Sustainable Energy Sourcing

Today, dtac uses electricity from the grid predominantly. More than 99 percent of the energy is sourced from the electrical grid, managed by Metropolitan Electricity Authority (MEA) for greater Bangkok and Provincial Electricity Authority (PEA) in the upcountry.

dtac is exploring opportunities in renewable energy sourcing following a phased approach. One of the first steps along this direction is solar cell installation for building its own generation capabilities. But solar does not work during nighttime, while mobile towers do. Besides investment needs, operating and maintaining solar installations distributed across the country is also challenging.

Second, PPA – power purchasing agreement – is another key initiative being explored with different partners. This arrangement will allow dtac to offset a part of its consumption via renewable sources located onsite. While other emerging models such as energy wheeling that allow for offsite generation and transport of renewable power through the public grid are currently not applicable in Thailand yet.

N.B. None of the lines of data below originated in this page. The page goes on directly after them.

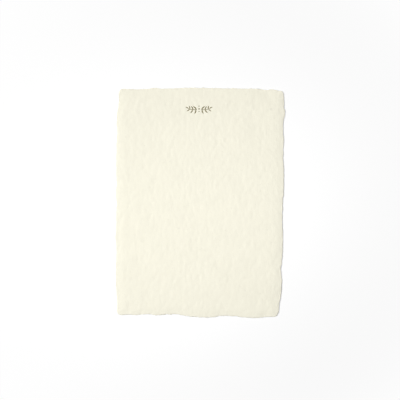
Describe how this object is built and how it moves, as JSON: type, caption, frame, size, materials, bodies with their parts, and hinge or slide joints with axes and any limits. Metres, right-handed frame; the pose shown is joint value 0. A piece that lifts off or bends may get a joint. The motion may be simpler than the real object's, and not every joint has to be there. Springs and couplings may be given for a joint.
{
  "type": "greeting card",
  "caption": "Flat greeting card of thick handmade paper, with soft deckled edges that thin to a lip all round and slightly rounded corners.",
  "frame": {"origin": "in the resting face, under the middle of the card's own box", "axes": "+X across the card to the right as it is read, +Y up the card as it is read, +Z out of the writing side"},
  "size_m": [0.122, 0.166, 0.0008],
  "materials": {
    "cotton_paper": "matte",
    "print_ink": "matte"
  },
  "bodies": {
    "root": {"card_sheet": "cotton_paper"}
  },
  "joints": []
}
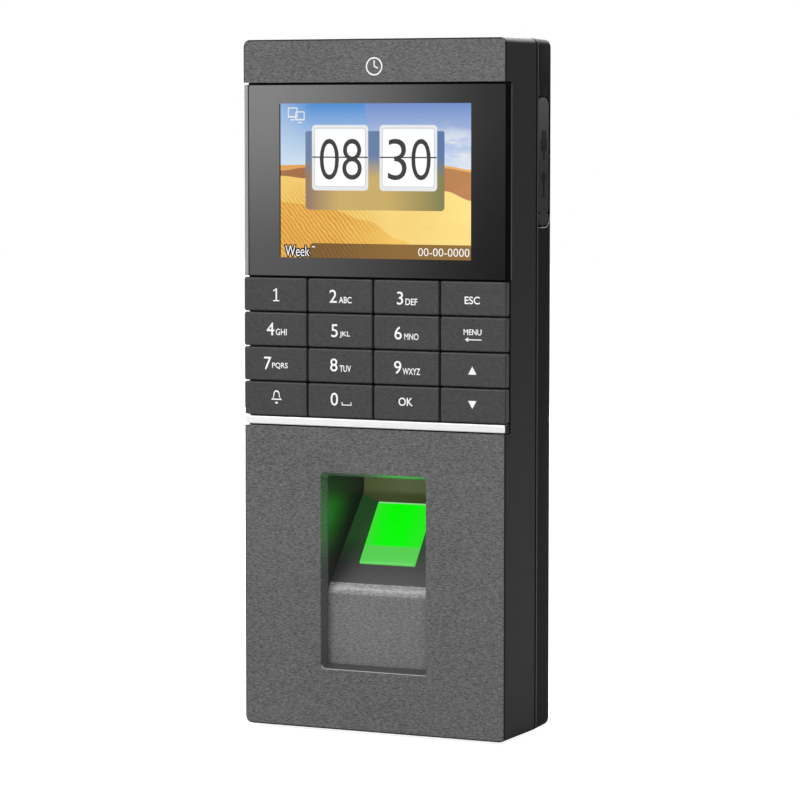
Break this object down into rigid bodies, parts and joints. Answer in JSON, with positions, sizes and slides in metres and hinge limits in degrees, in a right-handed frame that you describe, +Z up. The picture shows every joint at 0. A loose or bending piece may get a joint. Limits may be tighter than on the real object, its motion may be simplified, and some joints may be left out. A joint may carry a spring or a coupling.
{
  "type": "fingerprint scanner terminal",
  "caption": "Wall-mounted time and access terminal with a display window, a flat numeric keypad and a recessed, sloping finger sensor.",
  "frame": {"origin": "centre of the wall plate's back face, where it meets the wall", "axes": "+X to the right as seen from the front, +Y into the wall, +Z up"},
  "size_m": [0.08, 0.034, 0.193],
  "materials": {
    "casing_grey": "fine woven texture",
    "casing_black": "satin",
    "smoked_lens": "polished",
    "chrome_trim": "bright plated",
    "guide_grey": "fine speckle",
    "sensor_glass": "lit green from behind",
    "black_plastic": "moulded",
    "circuit_board": "solder mask",
    "sheet_steel": "zinc plated",
    "display_glass": "polished",
    "silicone": "matt",
    "flat_lead": "smooth",
    "fastener": "blackened",
    "cover_rubber": "matt",
    "key_grey": "fine woven texture"
  },
  "bodies": {
    "wall_bracket": {"wall_plate": "sheet_steel", "lock_screw": "fastener"},
    "terminal": {"front_housing": "casing_grey", "rear_housing": "casing_black", "display_window": "smoked_lens", "trim_strip": "chrome_trim", "finger_guide": "guide_grey", "sensor_prism": "sensor_glass", "sensor_body": "black_plastic", "sensor_board": "circuit_board", "lcd_frame": "sheet_steel", "lcd_panel": "display_glass", "keypad_mat": "silicone", "keypad_board": "circuit_board", "main_board": "circuit_board", "processor_can": "sheet_steel", "coin_cell": "sheet_steel", "speaker": "black_plastic", "display_ribbon": "flat_lead", "sensor_ribbon": "flat_lead", "jack_lead": "flat_lead", "usb_socket": "sheet_steel", "service_socket": "sheet_steel", "power_jack": "black_plastic", "cover_strap": "cover_rubber", "case_screw_1": "fastener", "board_screw_1": "fastener", "case_screw_2": "fastener", "board_screw_2": "fastener", "case_screw_3": "fastener", "board_screw_3": "fastener", "case_screw_4": "fastener", "board_screw_4": "fastener", "guide_screw_1": "fastener", "keypad_screw_1": "fastener", "guide_screw_2": "fastener", "keypad_screw_2": "fastener"},
    "usb_cover": {"usb_cover": "cover_rubber"},
    "key_1": {"key_1": "key_grey"},
    "key_2": {"key_2": "key_grey"},
    "key_3": {"key_3": "key_grey"},
    "key_esc": {"key_esc": "key_grey"},
    "key_4": {"key_4": "key_grey"},
    "key_5": {"key_5": "key_grey"},
    "key_6": {"key_6": "key_grey"},
    "key_menu": {"key_menu": "key_grey"},
    "key_7": {"key_7": "key_grey"},
    "key_8": {"key_8": "key_grey"},
    "key_9": {"key_9": "key_grey"},
    "key_up": {"key_up": "key_grey"},
    "key_bell": {"key_bell": "key_grey"},
    "key_0": {"key_0": "key_grey"},
    "key_ok": {"key_ok": "key_grey"},
    "key_down": {"key_down": "key_grey"}
  },
  "joints": [
    {"name": "terminal_lift", "type": "slide", "parent": "wall_bracket", "child": "terminal", "axis": [0, 0, 1], "range_m": [0, 0.006]},
    {"name": "cover_hinge", "type": "hinge", "parent": "terminal", "child": "usb_cover", "pos_m": [0.0399, -0.0069, 0.0483], "axis": [0, 1, 0], "range_deg": [0, 110], "stiffness_Nm_per_rad": 0.0005},
    {"name": "press_key_1", "type": "slide", "parent": "terminal", "child": "key_1", "axis": [0, 1, 0], "range_m": [0, 0.0005], "stiffness_N_per_m": 600, "springref_m": -0.0005},
    {"name": "press_key_2", "type": "slide", "parent": "terminal", "child": "key_2", "axis": [0, 1, 0], "range_m": [0, 0.0005], "stiffness_N_per_m": 600, "springref_m": -0.0005},
    {"name": "press_key_3", "type": "slide", "parent": "terminal", "child": "key_3", "axis": [0, 1, 0], "range_m": [0, 0.0005], "stiffness_N_per_m": 600, "springref_m": -0.0005},
    {"name": "press_key_esc", "type": "slide", "parent": "terminal", "child": "key_esc", "axis": [0, 1, 0], "range_m": [0, 0.0005], "stiffness_N_per_m": 600, "springref_m": -0.0005},
    {"name": "press_key_4", "type": "slide", "parent": "terminal", "child": "key_4", "axis": [0, 1, 0], "range_m": [0, 0.0005], "stiffness_N_per_m": 600, "springref_m": -0.0005},
    {"name": "press_key_5", "type": "slide", "parent": "terminal", "child": "key_5", "axis": [0, 1, 0], "range_m": [0, 0.0005], "stiffness_N_per_m": 600, "springref_m": -0.0005},
    {"name": "press_key_6", "type": "slide", "parent": "terminal", "child": "key_6", "axis": [0, 1, 0], "range_m": [0, 0.0005], "stiffness_N_per_m": 600, "springref_m": -0.0005},
    {"name": "press_key_menu", "type": "slide", "parent": "terminal", "child": "key_menu", "axis": [0, 1, 0], "range_m": [0, 0.0005], "stiffness_N_per_m": 600, "springref_m": -0.0005},
    {"name": "press_key_7", "type": "slide", "parent": "terminal", "child": "key_7", "axis": [0, 1, 0], "range_m": [0, 0.0005], "stiffness_N_per_m": 600, "springref_m": -0.0005},
    {"name": "press_key_8", "type": "slide", "parent": "terminal", "child": "key_8", "axis": [0, 1, 0], "range_m": [0, 0.0005], "stiffness_N_per_m": 600, "springref_m": -0.0005},
    {"name": "press_key_9", "type": "slide", "parent": "terminal", "child": "key_9", "axis": [0, 1, 0], "range_m": [0, 0.0005], "stiffness_N_per_m": 600, "springref_m": -0.0005},
    {"name": "press_key_up", "type": "slide", "parent": "terminal", "child": "key_up", "axis": [0, 1, 0], "range_m": [0, 0.0005], "stiffness_N_per_m": 600, "springref_m": -0.0005},
    {"name": "press_key_bell", "type": "slide", "parent": "terminal", "child": "key_bell", "axis": [0, 1, 0], "range_m": [0, 0.0005], "stiffness_N_per_m": 600, "springref_m": -0.0005},
    {"name": "press_key_0", "type": "slide", "parent": "terminal", "child": "key_0", "axis": [0, 1, 0], "range_m": [0, 0.0005], "stiffness_N_per_m": 600, "springref_m": -0.0005},
    {"name": "press_key_ok", "type": "slide", "parent": "terminal", "child": "key_ok", "axis": [0, 1, 0], "range_m": [0, 0.0005], "stiffness_N_per_m": 600, "springref_m": -0.0005},
    {"name": "press_key_down", "type": "slide", "parent": "terminal", "child": "key_down", "axis": [0, 1, 0], "range_m": [0, 0.0005], "stiffness_N_per_m": 600, "springref_m": -0.0005}
  ]
}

“Without the wheeling model, the key challenge in Thailand is that renewable power should be produced at the same place where it is being consumed,” Mr. Nayan pointed out.

Act Now for Future Generations

dtac is taking climate challenge seriously and is pursuing three focus areas.

  1. Leverage the power of analytics to identify any sources of inefficiency, wastage and any potential improvement, leading to lower consumption and better financial results.
  2. Targeted investment into renewable power and installation of cooling techniques and solutions.
  3. Working with policymakers, regulators and industry players to jointly address opportunities on renewable sourcing and emission reduction.

“We all have a role to play, whether consumers, enterprises or authorities. Enterprises have a bigger role to play as part of shaping societies,” Mr. Nayan said. “They also have a choice to make for sustainability. It is a choice to move from a dirty to cleaner economy. And that transition needs a lot of strategic focus, commitment and investment.”